* Task objective *
The lines to reproduce run from the first one through the line containing "fold_gap = 0.12". Reproduce them exactly.

* Recorded information *
+--
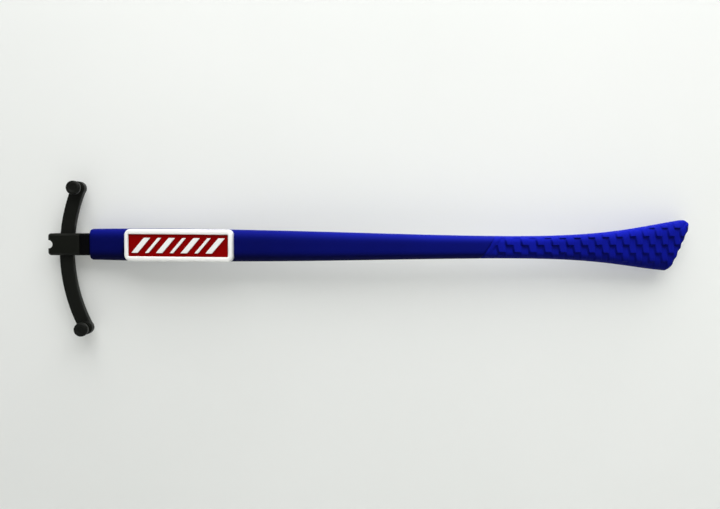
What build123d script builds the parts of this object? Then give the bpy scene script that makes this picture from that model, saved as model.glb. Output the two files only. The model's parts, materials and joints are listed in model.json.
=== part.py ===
"""Left temple arm of interchangeable-lens sport glasses.

Frame: worn pose, millimetres. +Z up, +X back to the ear, +Y inward to the head, so the outer
side faces -Y. The origin is on the axis of the half-round lens notch in the hinge block.
"""

import os

from build123d import *

# Hinge: a vertical screw on the inner side, through two outer knuckles and a centre one
hinge_x = 6.2
knuckle_radius = 1.3
centre_knuckle_height = 1.5
washer_thickness = 0.2
washer_radius = 1.2
washer_clearance = 0.04      # between a washer and the outer knuckle over it
screw_radius = 0.6
running_clearance = 0.03     # radial, hinge screw in its bush
insert_radius = 0.9          # outside of the bush and of the threaded insert
screw_head_radius = 0.95
screw_head_height = 0.5
screw_slot = (0.3, 0.25)     # width and depth
butt_gap = 0.05              # between the block and the tongue, on the outer side
fold_gap = 0.12              # around each knuckle

# Hinge block
block_front_x = -0.15
block_half_height = 2.2
block_outer_y = -3.0
block_inner_y = 0.2
block_corner = 0.6
block_chamfer = 0.4
notch_radius = 0.85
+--
* Written response *
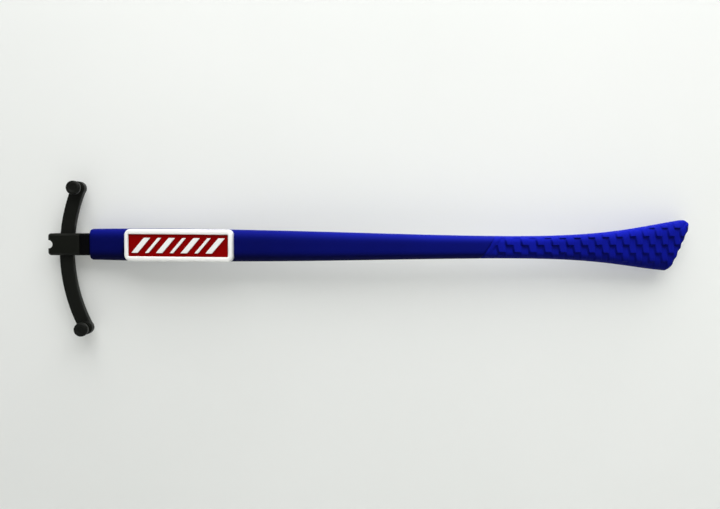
What build123d script builds the parts of this object? Then give the bpy scene script that makes this picture from that model, saved as model.glb. Output the two files only. The model's parts, materials and joints are listed in model.json.
=== part.py ===
"""Left temple arm of interchangeable-lens sport glasses.

Frame: worn pose, millimetres. +Z up, +X back to the ear, +Y inward to the head, so the outer
side faces -Y. The origin is on the axis of the half-round lens notch in the hinge block.
"""

import os

from build123d import *

# Hinge: a vertical screw on the inner side, through two outer knuckles and a centre one
hinge_x = 6.2
knuckle_radius = 1.3
centre_knuckle_height = 1.5
washer_thickness = 0.2
washer_radius = 1.2
washer_clearance = 0.04      # between a washer and the outer knuckle over it
screw_radius = 0.6
running_clearance = 0.03     # radial, hinge screw in its bush
insert_radius = 0.9          # outside of the bush and of the threaded insert
screw_head_radius = 0.95
screw_head_height = 0.5
screw_slot = (0.3, 0.25)     # width and depth
butt_gap = 0.05              # between the block and the tongue, on the outer side
fold_gap = 0.12              # around each knuckle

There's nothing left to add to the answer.